■ **WORK TO BE COMPLETED**
Using the material below, copy every line where "high" appears.

■ **GIVEN INFORMATION**
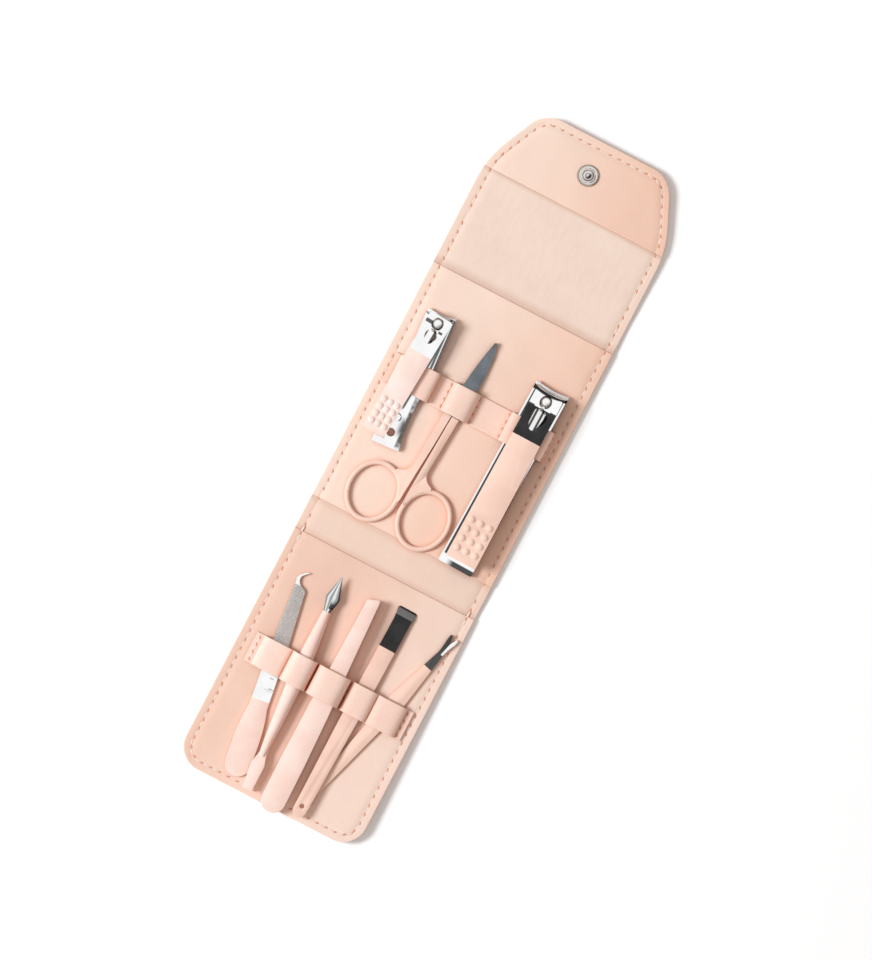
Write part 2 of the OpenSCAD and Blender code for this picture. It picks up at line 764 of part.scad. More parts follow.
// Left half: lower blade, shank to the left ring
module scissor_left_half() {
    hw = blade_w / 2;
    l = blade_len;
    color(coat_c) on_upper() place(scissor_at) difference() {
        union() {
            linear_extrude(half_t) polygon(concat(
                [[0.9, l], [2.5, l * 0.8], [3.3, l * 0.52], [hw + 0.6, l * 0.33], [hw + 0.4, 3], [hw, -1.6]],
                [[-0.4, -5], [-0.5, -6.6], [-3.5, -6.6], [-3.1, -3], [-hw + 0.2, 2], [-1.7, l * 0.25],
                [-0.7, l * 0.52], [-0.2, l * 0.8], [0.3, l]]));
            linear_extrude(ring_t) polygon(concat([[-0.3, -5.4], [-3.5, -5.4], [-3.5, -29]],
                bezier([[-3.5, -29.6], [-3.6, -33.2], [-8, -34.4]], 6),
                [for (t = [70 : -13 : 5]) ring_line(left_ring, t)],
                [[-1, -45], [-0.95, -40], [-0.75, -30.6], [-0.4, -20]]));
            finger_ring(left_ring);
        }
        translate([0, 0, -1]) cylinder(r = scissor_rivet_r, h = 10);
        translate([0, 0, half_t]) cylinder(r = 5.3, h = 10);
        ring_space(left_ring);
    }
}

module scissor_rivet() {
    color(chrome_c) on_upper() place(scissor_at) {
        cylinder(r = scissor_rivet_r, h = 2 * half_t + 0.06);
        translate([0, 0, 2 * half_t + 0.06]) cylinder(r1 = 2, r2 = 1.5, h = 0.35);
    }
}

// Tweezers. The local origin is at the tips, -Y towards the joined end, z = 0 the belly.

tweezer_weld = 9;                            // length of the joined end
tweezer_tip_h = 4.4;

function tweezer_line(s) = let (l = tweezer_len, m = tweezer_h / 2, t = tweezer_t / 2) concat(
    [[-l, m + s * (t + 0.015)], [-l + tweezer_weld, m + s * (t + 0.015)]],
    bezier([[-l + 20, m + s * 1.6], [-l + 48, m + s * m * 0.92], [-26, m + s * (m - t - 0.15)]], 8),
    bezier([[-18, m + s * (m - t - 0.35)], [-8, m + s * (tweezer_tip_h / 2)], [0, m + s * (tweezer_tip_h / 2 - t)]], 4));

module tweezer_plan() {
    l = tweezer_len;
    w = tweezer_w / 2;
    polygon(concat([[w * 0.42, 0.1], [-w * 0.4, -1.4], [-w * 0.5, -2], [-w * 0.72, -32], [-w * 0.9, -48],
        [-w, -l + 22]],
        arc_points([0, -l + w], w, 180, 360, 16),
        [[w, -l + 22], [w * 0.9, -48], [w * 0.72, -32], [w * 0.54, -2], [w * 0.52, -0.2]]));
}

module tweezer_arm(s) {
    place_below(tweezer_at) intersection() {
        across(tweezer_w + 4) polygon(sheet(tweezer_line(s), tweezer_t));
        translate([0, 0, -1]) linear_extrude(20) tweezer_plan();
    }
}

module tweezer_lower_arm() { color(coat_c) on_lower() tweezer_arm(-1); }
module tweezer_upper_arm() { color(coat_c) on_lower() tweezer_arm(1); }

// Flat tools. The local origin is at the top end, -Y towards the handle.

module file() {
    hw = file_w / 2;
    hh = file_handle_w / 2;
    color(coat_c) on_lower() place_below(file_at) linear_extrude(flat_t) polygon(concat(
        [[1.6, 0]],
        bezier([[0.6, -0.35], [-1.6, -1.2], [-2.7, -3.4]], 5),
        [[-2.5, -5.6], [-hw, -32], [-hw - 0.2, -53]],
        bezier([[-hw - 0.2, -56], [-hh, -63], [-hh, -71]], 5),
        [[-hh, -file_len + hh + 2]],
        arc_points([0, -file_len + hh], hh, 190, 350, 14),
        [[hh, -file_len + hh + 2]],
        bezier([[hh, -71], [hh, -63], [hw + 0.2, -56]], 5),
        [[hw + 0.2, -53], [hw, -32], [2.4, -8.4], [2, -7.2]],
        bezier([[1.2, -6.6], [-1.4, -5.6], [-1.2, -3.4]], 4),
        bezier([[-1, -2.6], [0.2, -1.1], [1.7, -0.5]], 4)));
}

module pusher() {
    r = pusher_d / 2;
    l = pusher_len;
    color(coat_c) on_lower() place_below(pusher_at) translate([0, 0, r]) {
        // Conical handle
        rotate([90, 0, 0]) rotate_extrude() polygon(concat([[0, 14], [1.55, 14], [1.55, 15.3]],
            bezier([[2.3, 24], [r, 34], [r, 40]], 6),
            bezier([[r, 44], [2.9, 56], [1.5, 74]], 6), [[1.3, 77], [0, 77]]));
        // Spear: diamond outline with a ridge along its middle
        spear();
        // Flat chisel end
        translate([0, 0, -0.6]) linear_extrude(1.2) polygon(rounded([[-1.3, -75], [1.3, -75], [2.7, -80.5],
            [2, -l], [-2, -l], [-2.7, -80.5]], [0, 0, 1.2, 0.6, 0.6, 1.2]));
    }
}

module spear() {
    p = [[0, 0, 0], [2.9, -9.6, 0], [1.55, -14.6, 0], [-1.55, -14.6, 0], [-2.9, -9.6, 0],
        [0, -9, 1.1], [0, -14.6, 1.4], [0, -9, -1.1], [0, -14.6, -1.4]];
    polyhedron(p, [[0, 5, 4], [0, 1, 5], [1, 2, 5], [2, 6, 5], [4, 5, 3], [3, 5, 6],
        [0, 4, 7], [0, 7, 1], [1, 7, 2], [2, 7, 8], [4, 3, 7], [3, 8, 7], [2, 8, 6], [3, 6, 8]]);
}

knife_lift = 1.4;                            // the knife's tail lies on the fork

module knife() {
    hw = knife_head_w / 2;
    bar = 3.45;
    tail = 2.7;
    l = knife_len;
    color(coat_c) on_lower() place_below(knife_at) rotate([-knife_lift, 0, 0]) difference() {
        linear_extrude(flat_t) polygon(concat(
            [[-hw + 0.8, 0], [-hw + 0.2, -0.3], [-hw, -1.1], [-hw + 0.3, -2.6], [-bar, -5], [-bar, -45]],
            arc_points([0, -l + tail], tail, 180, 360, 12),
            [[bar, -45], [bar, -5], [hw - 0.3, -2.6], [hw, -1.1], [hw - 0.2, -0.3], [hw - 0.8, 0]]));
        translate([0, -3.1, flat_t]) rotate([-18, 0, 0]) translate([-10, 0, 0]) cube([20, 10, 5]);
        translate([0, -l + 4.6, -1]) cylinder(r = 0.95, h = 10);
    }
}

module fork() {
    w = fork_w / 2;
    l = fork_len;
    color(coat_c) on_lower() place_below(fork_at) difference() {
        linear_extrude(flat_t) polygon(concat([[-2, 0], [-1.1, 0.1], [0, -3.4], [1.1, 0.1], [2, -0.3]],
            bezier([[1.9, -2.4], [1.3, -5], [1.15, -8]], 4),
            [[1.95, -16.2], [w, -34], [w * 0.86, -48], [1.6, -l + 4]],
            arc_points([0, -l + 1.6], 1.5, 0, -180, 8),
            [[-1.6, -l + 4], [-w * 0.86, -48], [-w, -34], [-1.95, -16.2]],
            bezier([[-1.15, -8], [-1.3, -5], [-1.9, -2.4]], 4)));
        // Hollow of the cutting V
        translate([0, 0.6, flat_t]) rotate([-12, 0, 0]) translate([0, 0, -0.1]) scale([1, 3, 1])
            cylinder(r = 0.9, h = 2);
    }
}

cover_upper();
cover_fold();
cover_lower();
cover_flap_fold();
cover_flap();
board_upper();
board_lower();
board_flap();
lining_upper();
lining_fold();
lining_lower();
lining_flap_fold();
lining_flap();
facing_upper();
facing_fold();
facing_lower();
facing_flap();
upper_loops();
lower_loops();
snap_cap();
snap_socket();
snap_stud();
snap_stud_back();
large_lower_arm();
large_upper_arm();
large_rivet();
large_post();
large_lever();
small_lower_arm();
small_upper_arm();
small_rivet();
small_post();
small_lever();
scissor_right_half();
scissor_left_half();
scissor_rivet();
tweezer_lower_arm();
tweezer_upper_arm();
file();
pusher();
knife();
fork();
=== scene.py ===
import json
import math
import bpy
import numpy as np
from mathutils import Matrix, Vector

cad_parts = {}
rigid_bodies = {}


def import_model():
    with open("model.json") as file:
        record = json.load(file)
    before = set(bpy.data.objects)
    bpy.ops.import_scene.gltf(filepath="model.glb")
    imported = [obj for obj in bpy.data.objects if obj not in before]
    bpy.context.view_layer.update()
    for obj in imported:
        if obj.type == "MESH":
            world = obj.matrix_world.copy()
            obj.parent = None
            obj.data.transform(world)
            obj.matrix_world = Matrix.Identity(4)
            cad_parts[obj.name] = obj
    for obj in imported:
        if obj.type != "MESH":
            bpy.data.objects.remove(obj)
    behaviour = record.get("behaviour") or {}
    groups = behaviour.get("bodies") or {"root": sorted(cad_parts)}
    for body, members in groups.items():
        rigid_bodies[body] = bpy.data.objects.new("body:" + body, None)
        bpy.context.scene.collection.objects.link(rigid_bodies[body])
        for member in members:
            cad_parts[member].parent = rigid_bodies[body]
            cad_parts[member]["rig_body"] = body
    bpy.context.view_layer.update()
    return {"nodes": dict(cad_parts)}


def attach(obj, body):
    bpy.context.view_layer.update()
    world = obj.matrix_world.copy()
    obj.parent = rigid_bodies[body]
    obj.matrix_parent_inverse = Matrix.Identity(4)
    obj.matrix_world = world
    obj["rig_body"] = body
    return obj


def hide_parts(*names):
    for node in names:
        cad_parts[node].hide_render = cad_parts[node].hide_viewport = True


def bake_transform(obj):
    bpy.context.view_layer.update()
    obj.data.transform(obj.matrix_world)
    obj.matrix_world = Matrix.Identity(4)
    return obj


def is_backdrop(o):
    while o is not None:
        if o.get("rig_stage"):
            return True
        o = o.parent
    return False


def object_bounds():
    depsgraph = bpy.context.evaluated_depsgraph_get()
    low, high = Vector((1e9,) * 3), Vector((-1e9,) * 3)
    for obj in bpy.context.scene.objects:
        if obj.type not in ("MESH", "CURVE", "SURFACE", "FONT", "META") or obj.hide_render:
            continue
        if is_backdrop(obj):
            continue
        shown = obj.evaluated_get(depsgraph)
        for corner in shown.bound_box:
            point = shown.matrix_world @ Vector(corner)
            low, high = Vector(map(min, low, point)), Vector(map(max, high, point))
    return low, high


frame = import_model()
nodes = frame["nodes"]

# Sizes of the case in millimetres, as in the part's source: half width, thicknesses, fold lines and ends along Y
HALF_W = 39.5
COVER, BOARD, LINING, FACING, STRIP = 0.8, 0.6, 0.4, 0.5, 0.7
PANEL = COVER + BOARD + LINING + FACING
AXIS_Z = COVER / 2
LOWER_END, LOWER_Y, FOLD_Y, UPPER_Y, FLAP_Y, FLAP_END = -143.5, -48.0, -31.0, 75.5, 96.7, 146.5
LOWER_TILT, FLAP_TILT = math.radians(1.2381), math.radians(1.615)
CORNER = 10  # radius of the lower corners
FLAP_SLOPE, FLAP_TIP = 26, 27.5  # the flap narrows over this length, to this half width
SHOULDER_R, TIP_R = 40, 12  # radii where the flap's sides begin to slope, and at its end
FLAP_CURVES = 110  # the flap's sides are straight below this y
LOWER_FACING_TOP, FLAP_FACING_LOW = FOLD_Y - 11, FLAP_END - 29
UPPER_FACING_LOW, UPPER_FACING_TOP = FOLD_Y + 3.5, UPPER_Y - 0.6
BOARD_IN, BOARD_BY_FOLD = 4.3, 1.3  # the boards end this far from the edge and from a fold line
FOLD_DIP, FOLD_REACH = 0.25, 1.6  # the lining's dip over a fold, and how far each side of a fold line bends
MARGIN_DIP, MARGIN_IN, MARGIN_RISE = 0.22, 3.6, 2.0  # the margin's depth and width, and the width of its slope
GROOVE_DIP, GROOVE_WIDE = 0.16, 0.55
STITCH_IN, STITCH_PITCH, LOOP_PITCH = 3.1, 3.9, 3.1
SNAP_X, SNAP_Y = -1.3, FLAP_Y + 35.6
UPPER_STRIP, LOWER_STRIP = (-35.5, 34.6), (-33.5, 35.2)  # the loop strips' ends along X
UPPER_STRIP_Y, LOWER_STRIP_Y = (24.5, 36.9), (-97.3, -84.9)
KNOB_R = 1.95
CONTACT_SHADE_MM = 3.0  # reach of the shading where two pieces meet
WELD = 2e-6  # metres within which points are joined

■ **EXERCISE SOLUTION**
    low, high = Vector((1e9,) * 3), Vector((-1e9,) * 3)
            low, high = Vector(map(min, low, point)), Vector(map(max, high, point))
    return low, high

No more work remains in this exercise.